TASK STATEMENT: Set down exactly the lines from the one with "deep_radius = cap_end_radius" to the one with "imported = [obj", both included, and no line outside that range.

GIVEN INFORMATION:

******

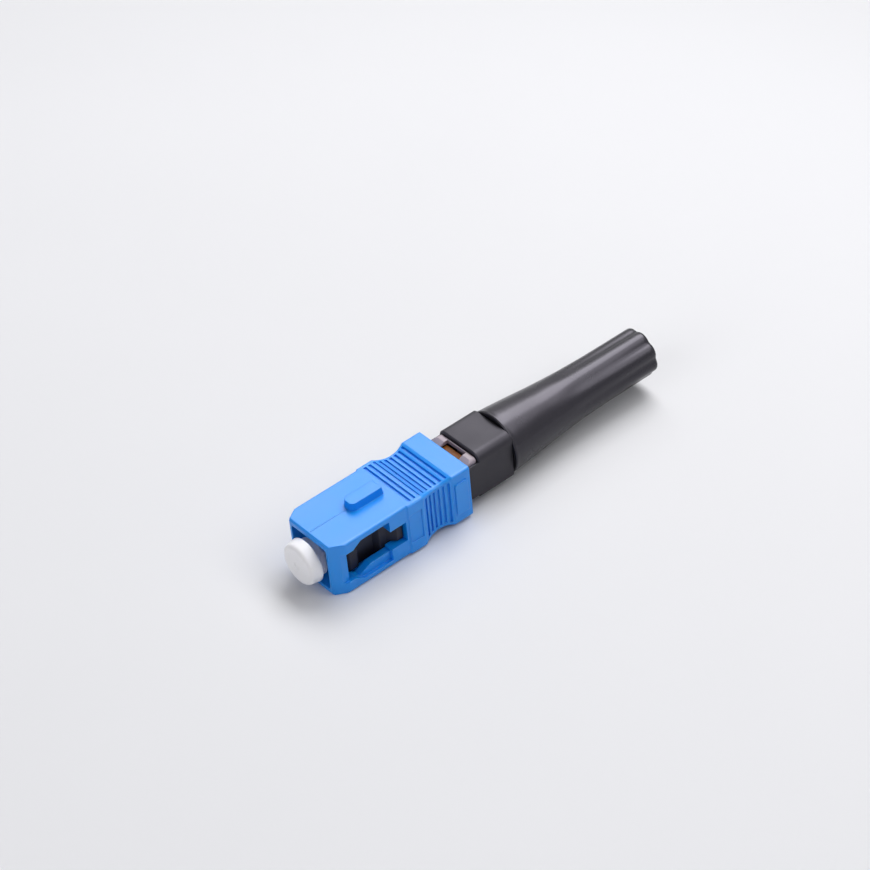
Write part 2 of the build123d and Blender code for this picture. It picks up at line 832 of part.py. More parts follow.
# Rear body: snap tongue with the spring seat, open channel, block and threaded stub
with BuildPart() as rear_body:
    with BuildSketch(across(seat_front + bond_film)):
        with Locations((0, (channel_wall_top - tongue_half_height) / 2)):
            Rectangle(2 * tongue_half_width, channel_wall_top + tongue_half_height)
    extrude(amount=body_front - seat_front + body_overlap)
    with BuildSketch(across(seat_front + bond_film)):
        Rectangle(2 * tongue_half_width, 2 * tongue_half_height)
    extrude(amount=seat_wall)
    with BuildSketch(across(seat_rear)):
        with Locations((0, (body_half_height - channel_floor) / 2)):
            Rectangle(2 * channel_half_width, body_half_height + channel_floor)
    extrude(amount=body_front - seat_rear + body_overlap, mode=Mode.SUBTRACT)
    with BuildSketch(across(seat_front)):
        Circle(sleeve_radius + spring_clearance)
    extrude(amount=seat_wall + bond_film, mode=Mode.SUBTRACT)
    # Snap bosses, sloped at the front
    with BuildSketch(Plane.XY.offset(-snap_half_height)):
        with BuildLine():
            Polyline(
                (tongue_half_width, snap_start + snug_clearance),
                (tongue_half_width + snap_rise, snap_start + snap_length / 2),
                (tongue_half_width + snap_rise, snap_start + snap_length - snug_clearance),
                (tongue_half_width, snap_start + snap_length - snug_clearance),
                close=True,
            )
        make_face()
        mirror(about=Plane.YZ)
    extrude(amount=2 * snap_half_height)
    # Block with flats above and below
    with BuildSketch(across(body_front)):
        RectangleRounded(2 * body_half_width, 2 * body_half_height, body_edge_round)
    extrude(amount=body_end - body_front)
    chamfer(rear_body.faces().filter_by(Axis.Y).filter_by(
        lambda f: abs(f.center().Y - body_front) < 0.001).edges().filter_by(
        lambda e: abs(e.center().Y - body_front) < 0.001 and (
            abs(e.center().Z) > (tongue_half_height + body_half_height) / 2
            or abs(e.center().X) > (tongue_half_width + body_half_width) / 2)), edge_break)
    # Cheeks that run forwards beside the locking slider, into the grip
    with BuildSketch(Plane.XY.offset(-slider_half_height)):
        with BuildLine():
            Polyline(
                (body_half_width - cheek_thickness, cheek_front),
                (body_half_width - edge_break, cheek_front),
                (body_half_width, cheek_front + edge_break),
                (body_half_width, body_front + 2 * edge_break),
                (body_half_width - cheek_thickness, body_front + 2 * edge_break),
                close=True,
            )
        make_face()
        mirror(about=Plane.YZ)
    extrude(amount=slider_half_height + slider_top - slider_edge_round - slide_clearance)
    # Stub for the tail cap, at the thread's root radius, relieved behind the shoulder
    with BuildSketch(Plane.XY):
        with BuildLine():
            Polyline(
                (0, body_end),
                (stub_radius - edge_break, body_end),
                (stub_radius - edge_break, body_end + shoulder_relief),
                (stub_radius, body_end + shoulder_relief + edge_break),
                (stub_radius, stub_end - stub_end_chamfer),
                (stub_radius - stub_end_chamfer, stub_end),
                (0, stub_end),
                close=True,
            )
        make_face()
    revolve(axis=Axis.Y)
    # Passage: clamp pocket, guide seat, collet bore with two keyways
    with BuildSketch(across(body_front)):
        pocket_top = rear_cover_height + pocket_headroom
        with Locations((0, (pocket_top - channel_floor) / 2)):
            Rectangle(2 * channel_half_width, pocket_top + channel_floor)
    extrude(amount=guide_front - body_front, mode=Mode.SUBTRACT)
    with BuildSketch(across(body_front)):
        Circle(guide_radius + bond_film)
    extrude(amount=collet_bore_start - body_front, mode=Mode.SUBTRACT)
    with BuildSketch(across(collet_bore_start)):
        Circle(collet_bore_radius)
        Rectangle(2 * (collet_bore_radius + key_rib_rise),
                  2 * (key_rib_half_width + snug_clearance))
    extrude(amount=stub_end - collet_bore_start, mode=Mode.SUBTRACT)
finish(rear_body, "rear_body")

# Fibre guide: funnel that leads the bare fibre into the V groove
with BuildPart() as fibre_guide:
    with BuildSketch(Plane.XY):
        with BuildLine():
            Polyline(
                (guide_throat_radius, guide_front + bond_film),
                (guide_radius, guide_front + bond_film),
                (guide_radius, guide_end),
                (guide_mouth_radius, guide_end),
                (guide_throat_radius, guide_front + guide_throat_length),
                close=True,
            )
        make_face()
    revolve(axis=Axis.Y)
finish(fibre_guide, "fibre_guide")

# Cable collet: split fingers, toothed inside, keyed in the stub's bore
with BuildPart() as cable_collet:
    with BuildSketch(Plane.XY):
        with BuildLine():
            Polyline(
                (0, collet_front),
                (collet_radius - edge_break, collet_front),
                (collet_radius, collet_front + edge_break),
                (collet_radius, collet_taper_start),
                (collet_radius - collet_taper_drop, collet_end),
                (0, collet_end),
                close=True,
            )
        make_face()
    revolve(axis=Axis.Y)
    # Key ribs, ending inside the stub
    with BuildSketch(across(collet_front + edge_break)):
        Rectangle(2 * (collet_radius + key_rib_rise), 2 * key_rib_half_width)
    extrude(amount=collet_ring_length)
    # Channel for a flat drop cable or a round one
    with BuildSketch(across(collet_front)):
        Rectangle(2 * cable_half_width, 2 * cable_half_height)
        Circle(cable_half_width)
    extrude(amount=collet_end - collet_front, mode=Mode.SUBTRACT)
    # Teeth on the two wide faces
    for index in range(tooth_count):
        y = collet_end - (index + 1) * tooth_pitch
        for up in (-1, 1):
            root = up * (math.sqrt(cable_half_width**2 - tooth_half_width**2) + tooth_root)
            with BuildSketch(from_side(-tooth_half_width)):
                with BuildLine():
                    Polyline(
                        (y - tooth_pitch / 2, root),
                        (y, root - up * (tooth_height + tooth_root)),
                        (y + tooth_root, root),
                        close=True,
                    )
                make_face()
            extrude(amount=2 * tooth_half_width)
    # Slits that part the fingers
    with BuildSketch(across(collet_front + collet_ring_length)):
        Rectangle(3 * collet_radius, collet_slit)
        Rectangle(collet_slit, 3 * collet_radius)
    extrude(amount=collet_end - collet_front, mode=Mode.SUBTRACT)
finish(cable_collet, "cable_collet")

# Tail cap: waisted taper with lengthwise flutes towards the cable end
with BuildPart() as tail_cap:
    with BuildSketch(Plane.XY):
        with BuildLine():
            Polyline(
                (0, cap_front),
                (cap_front_radius - cap_front_break, cap_front),
                (cap_front_radius, cap_front + cap_front_break),
                *((radius, cap_front + offset) for offset, radius in cap_waist),
                (cap_end_radius, cap_end - cap_end_chamfer),
                (cap_end_radius - cap_end_chamfer, cap_end),
                (0, cap_end),
                close=True,
            )
        make_face()
    revolve(axis=Axis.Y)
    # Bore: thread zone, collet taper, exit for the cable
    with BuildSketch(Plane.XY):
        with BuildLine():
            Polyline(
                (0, cap_front),
                (cap_thread_radius + edge_break, cap_front),
                (cap_thread_radius, cap_front + edge_break),
                (cap_thread_radius, cap_thread_end),
                (collet_radius + cone_clearance, cap_thread_end + cap_thread_margin),
                (collet_radius + cone_clearance, collet_taper_start),
                (collet_radius - collet_taper_drop + cone_clearance, collet_end + part_gap),
                (exit_bore_radius, collet_end + part_gap),
                (exit_bore_radius, cap_end - exit_flare),
                (exit_bore_radius + exit_flare, cap_end),
                (0, cap_end),
                close=True,
            )
        make_face()
    revolve(axis=Axis.Y, mode=Mode.SUBTRACT)
    # Flutes: round cutters that sink in towards the end
    shallow_radius = cap_waist[-2][1] - flute_start_depth + flute_radius
    deep_radius = cap_end_radius - flute_depth + flute_radius
    for index in range(flute_count):
        angle = math.radians(flute_first_angle + index * 360 / flute_count)
        outward = Vector(math.sin(angle), 0, math.cos(angle))
        start = outward * shallow_radius + Vector(0, cap_front + flute_offset, 0)
        run = outward * deep_radius + Vector(0, cap_end + flute_overrun, 0) - start
        with BuildSketch(Plane(origin=start, z_dir=run.normalized())):
            Circle(flute_radius)
        extrude(amount=run.length, mode=Mode.SUBTRACT)
finish(tail_cap, "tail_cap")
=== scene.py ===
import math

import bmesh
import bpy
from bpy.props import FloatProperty, FloatVectorProperty, IntProperty, PointerProperty
from mathutils import Matrix, Vector


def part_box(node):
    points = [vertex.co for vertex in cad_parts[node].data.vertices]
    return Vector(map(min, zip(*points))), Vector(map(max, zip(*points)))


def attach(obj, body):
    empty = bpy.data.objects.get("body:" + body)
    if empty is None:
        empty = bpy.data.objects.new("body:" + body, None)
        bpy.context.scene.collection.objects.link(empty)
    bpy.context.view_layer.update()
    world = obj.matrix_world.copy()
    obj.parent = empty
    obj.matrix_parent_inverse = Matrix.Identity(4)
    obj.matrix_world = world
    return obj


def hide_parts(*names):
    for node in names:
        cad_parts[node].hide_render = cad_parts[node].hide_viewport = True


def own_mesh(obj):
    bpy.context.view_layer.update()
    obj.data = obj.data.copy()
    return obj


bl_info = {
    "name": "Push-pull fibre plug",
    "version": (1, 0, 0),
    "blender": (4, 5, 0),
    "location": "View3D > Sidebar > Fibre plug",
    "description": "Dresses the solids of a field-installable fibre optic plug and lights them",
    "category": "Object",
}

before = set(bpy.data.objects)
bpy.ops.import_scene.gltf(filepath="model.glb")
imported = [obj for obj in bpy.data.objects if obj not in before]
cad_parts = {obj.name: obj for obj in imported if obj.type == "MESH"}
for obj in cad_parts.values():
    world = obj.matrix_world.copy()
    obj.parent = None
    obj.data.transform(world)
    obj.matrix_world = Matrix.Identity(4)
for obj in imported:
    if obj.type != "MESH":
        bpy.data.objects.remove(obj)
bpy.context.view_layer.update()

MM = 0.001
FIBRE_AXIS = Vector((0, 1, 0))
CAP_LOW, CAP_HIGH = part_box("tail_cap")
DUST_LOW, DUST_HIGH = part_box("dust_cap")
GRIP_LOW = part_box("grip_sleeve")[0]


def linear(code):
    """An sRGB hex value as linear red, green and blue."""
    channels = [int(code[i:i + 2], 16) / 255 for i in (1, 3, 5)]
    return tuple(c / 12.92 if c <= 0.04045 else ((c + 0.055) / 1.055) ** 2.4 for c in channels)


def paint(colour):
    """A colour property, or a hex value, as the four numbers that a colour socket holds."""
    return (*(linear(colour) if isinstance(colour, str) else colour), 1.0)


def per_metre(size_mm):
    """The scale that gives a procedural pattern features of that size in millimetres."""
    return 1.0 / (size_mm * MM)


class PlugSizes(bpy.types.PropertyGroup):
    """Sizes of the dressed pieces."""

    head_round: FloatProperty(
        name="Dust cap rounding", description="Rounding of the dust cap's front rim",
        default=0.55 * MM, min=0.2 * MM, max=0.8 * MM, subtype="DISTANCE", unit="LENGTH")
    flute_depth: FloatProperty(
        name="Flute depth", description="Depth of the screw cap's flutes at its rear end",
        default=0.28 * MM, min=0.0, max=0.6 * MM, subtype="DISTANCE", unit="LENGTH")
    flute_count: IntProperty(
        name="Flutes", description="Flutes round the screw cap", default=8, min=3, max=16)
    flute_angle: FloatProperty(
        name="First flute", description="Angle of the first flute from the top, towards +X",
        default=math.radians(36), subtype="ANGLE", unit="ROTATION")
    flute_spread: FloatProperty(
        name="Flute spread",
        description="Angle from a flute's middle to where it is about a third as deep",
        default=math.radians(11), min=math.radians(4), max=math.radians(20),
        subtype="ANGLE", unit="ROTATION")
    thread_pitch: FloatProperty(
        name="Thread pitch", description="Advance of the stub's thread in one turn",
        default=1.0 * MM, min=0.5 * MM, max=2.0 * MM, subtype="DISTANCE", unit="LENGTH")
    thread_height: FloatProperty(
        name="Thread height", description="Height of the thread over the stub",
        default=0.24 * MM, min=0.1 * MM, max=0.3 * MM, subtype="DISTANCE", unit="LENGTH")
    spring_wire: FloatProperty(
        name="Spring wire", description="Radius of the ferrule spring's wire",
        default=0.14 * MM, min=0.08 * MM, max=0.16 * MM, subtype="DISTANCE", unit="LENGTH")
    spring_pitch: FloatProperty(
        name="Spring pitch", description="Mean advance of the ferrule spring in one turn",
        default=0.76 * MM, min=0.5 * MM, max=1.5 * MM, subtype="DISTANCE", unit="LENGTH")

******

SOLUTION TO THIS TASK:
    deep_radius = cap_end_radius - flute_depth + flute_radius
    for index in range(flute_count):
        angle = math.radians(flute_first_angle + index * 360 / flute_count)
        outward = Vector(math.sin(angle), 0, math.cos(angle))
        start = outward * shallow_radius + Vector(0, cap_front + flute_offset, 0)
        run = outward * deep_radius + Vector(0, cap_end + flute_overrun, 0) - start
        with BuildSketch(Plane(origin=start, z_dir=run.normalized())):
            Circle(flute_radius)
        extrude(amount=run.length, mode=Mode.SUBTRACT)
finish(tail_cap, "tail_cap")
=== scene.py ===
import math

import bmesh
import bpy
from bpy.props import FloatProperty, FloatVectorProperty, IntProperty, PointerProperty
from mathutils import Matrix, Vector


def part_box(node):
    points = [vertex.co for vertex in cad_parts[node].data.vertices]
    return Vector(map(min, zip(*points))), Vector(map(max, zip(*points)))


def attach(obj, body):
    empty = bpy.data.objects.get("body:" + body)
    if empty is None:
        empty = bpy.data.objects.new("body:" + body, None)
        bpy.context.scene.collection.objects.link(empty)
    bpy.context.view_layer.update()
    world = obj.matrix_world.copy()
    obj.parent = empty
    obj.matrix_parent_inverse = Matrix.Identity(4)
    obj.matrix_world = world
    return obj


def hide_parts(*names):
    for node in names:
        cad_parts[node].hide_render = cad_parts[node].hide_viewport = True


def own_mesh(obj):
    bpy.context.view_layer.update()
    obj.data = obj.data.copy()
    return obj


bl_info = {
    "name": "Push-pull fibre plug",
    "version": (1, 0, 0),
    "blender": (4, 5, 0),
    "location": "View3D > Sidebar > Fibre plug",
    "description": "Dresses the solids of a field-installable fibre optic plug and lights them",
    "category": "Object",
}

before = set(bpy.data.objects)
bpy.ops.import_scene.gltf(filepath="model.glb")
imported = [obj for obj in bpy.data.objects if obj not in before]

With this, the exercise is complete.